I still have a callous on my left thumb from the joystick.

And people say I learned nothing in college…

I also spent hundreds and hundreds of hours playing this, and reached the point where a quarter would last me forever. At one point 7-Eleven decided they were going to have a video game championship of Texas, and that required logging scores at your local 7-Eleven and getting top scores across the state to qualify. I had logged just under 1 million, and then they told me that someone had come in and put up 3 million while being watched, so I came in the next night and put up 5 million. I think it was essentially an overnighter, and a tremendous waste of time. But also an element of “take that!“

I ended up going to the championship, and getting smashed by two other players in the finals. A lot of fun, and I got a very nice Centipede T-shirt and a trophy. :slight_smile:

ETA: One thing I learned during the final, which was a race to rack the most points up during an amount of time. Both the other players started out by racing across the planet shooting all the humans, which had never occurred to me, in order to get to the next stage much faster. There’s always, always someone better than you. :slight_smile:

Ha-ha, Centipede, I was never much good at that game.

Congrats on the competition. I never did that, but did get a small crowd to watch my play in the college rec area. I imagine some of them saw “loser” on the back of my head…

Wiki says the top score obtained was 33 million and it took 38 hours to get there.

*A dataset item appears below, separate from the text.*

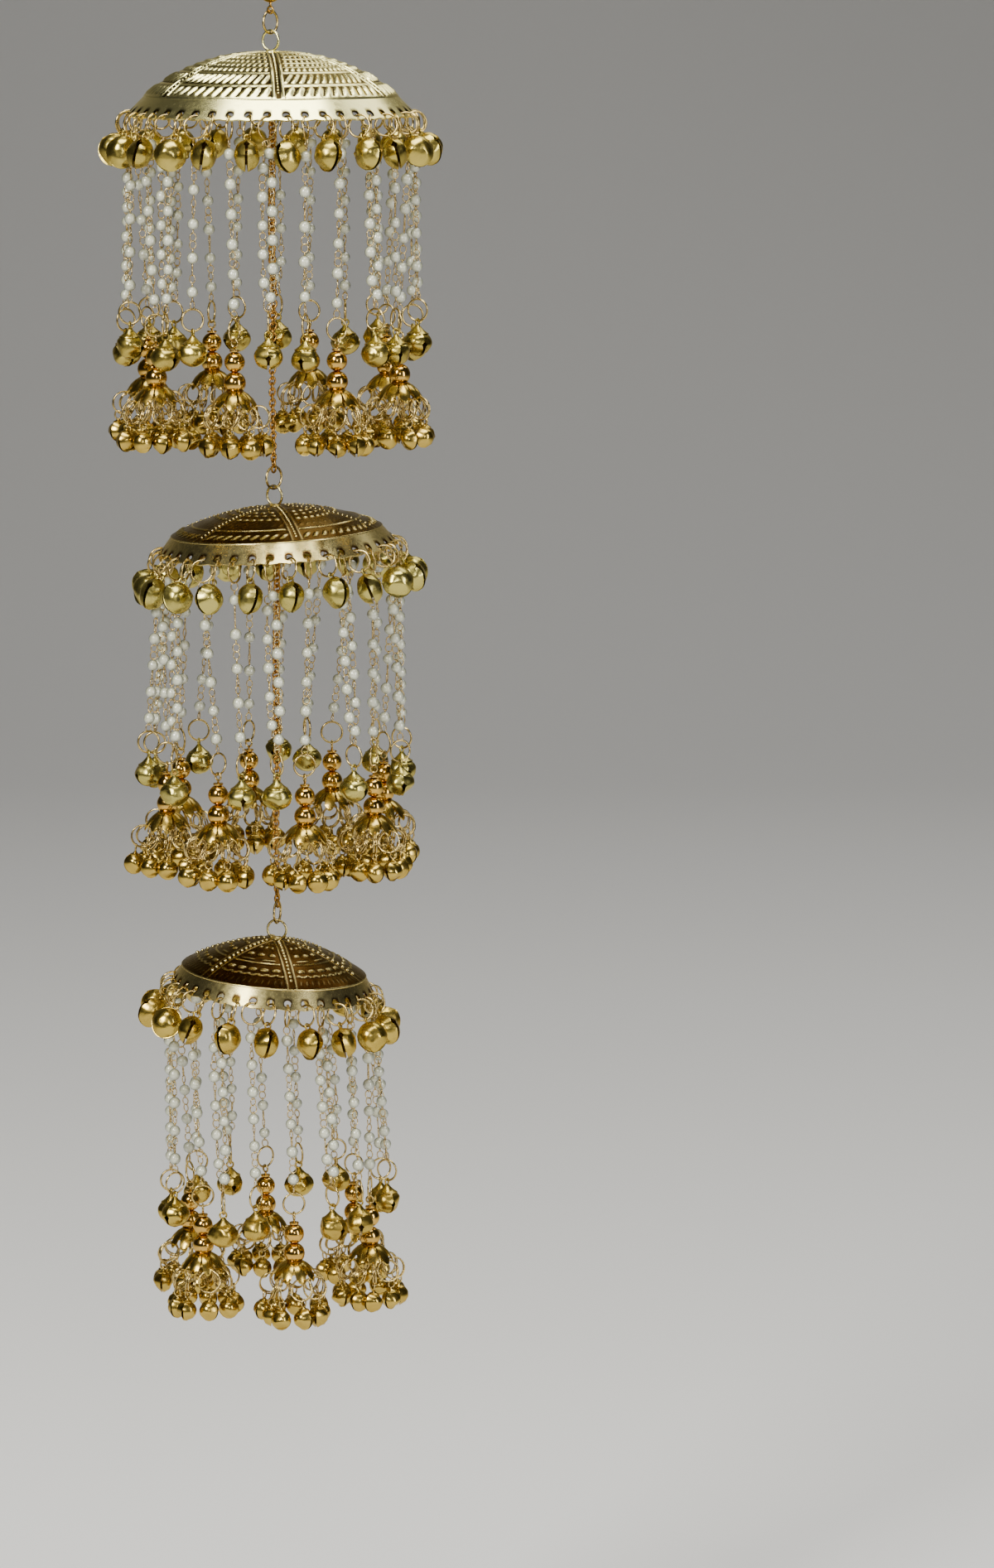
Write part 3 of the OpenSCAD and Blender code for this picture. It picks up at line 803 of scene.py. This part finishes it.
def ribBeads(t):
    # The row of small beads between a rib's two raised lines
    places = []
    pitch, grow, eaveR = domes["beadPitch"][t], domes["beadScale"][t], tiers["eaveR"][t]
    for k in range(domes["sectors"]):
        turn = tiers["ribTurn"][t] + k * 360 / domes["sectors"]
        for i in range(int(eaveR * domes["beadSpan"] / pitch)):
            r = eaveR * domes["beadStart"] + pitch * (i + 0.5)
            spot = roundPoint(r, turn, domeZ(t, r) + domes["beadLift"])
            places.append((leanMatrix(t) @ Matrix.Translation(spot), (grow, grow, grow)))
    return places


domeFinish = ["domePale", "domeDeep", "domeDeep"]
rowBead = partObject(ballMesh(domes["beadR"], 8, 5))
for t in tierNumbers:
    makeDome(t)
    placedPiece("rib_beads", t, [(rowBead, ribBeads(t), 0.06)], domeFinish[t])
print("domes embossed")

# Bells: two bulged halves folded together, open in a slit that ends in a keyhole on either side
bellSizes = {
    "width": 8.5,
    "thick": 6.8,
    "lean": [24, 28, 29],
    "eyeR": 0.95,
    "eyeWire": 0.27,
    "bodyDrop": 4.8,
    "slit": 0.36,
    "keyhole": 0.95,
    "slitStart": 56,  # degrees from the top of the bell
    "opening": 8,  # degrees over which the slit opens, and half a keyhole
    "keyholeAt": 9,  # degrees from the start of the slit
    "groove": 1.6,
    "fold": 0.02,  # half the gap where the halves touch, and how deep it goes
    "foldDepth": 0.12,
    "point": 0.05,
    "around": 40,
    "rows": 6,
    "crowding": 0.8,
    "bulge": (2.5, 0.62),
    "shoulder": 0.99,  # shares of the rim's radius beside the lip and on it
    "lip": 1.012,
    "flats": 2,  # pressed places: how far out they lie, and how deep they are pressed
    "flatReach": (0.84, 0.95),
    "flatShare": 0.8,
    "flatDepth": 0.65,
    "dent": 0.06,
    "dentScale": 0.4,
    "tall": 1.0,
    "variants": 5,
    "sharp": 48,
    "collarSides": 14,
    "collar": [(0, -0.66), (0.5, -0.7), (0.62, -0.9), (1.15, -1.1), (1.5, -1.2), (1.45, -1.35), (2.1, -1.75),
               (2.15, -1.95), (1.9, -2.3), (0, -2.4)],
    # how bells differ: seed, spread, middle
    "ringLean": (0, 2),
    "ringSide": (100, 2),
    "ringTurn": (60, 4, 32),
    "bodyTurn": (20, 45, -35),
}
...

I rarely played for more than an hour or so, but it only cost a quarter. After a while, the challenge was to get under a mill to get you name on the board, as I mentioned. I don’t think the machine I played allowed you to do that if you went over. It was like another trick built into the game system.

I’ve never even had a crowd around me. The closest I got to feeling like a video game pro was in the early 90s when I was in computer lab when someone was asking if anyone wanted to play 1-vs-1 Tetris - the version where if you get more than 1 row at a time it sends those rows to the opponent’s screen - and she took one look at me and could see that in being over-eager, I’d played my hand and would demolish her.

The same thing happened in meatspace tetherball in the early 2000s. Our company had a picnic in a city park where there happened to be a tetherball court nearby and I tried to hustle a game by just softly slapping the ball around with my open palm to entice people to play with me but they said “you’re too good for me”.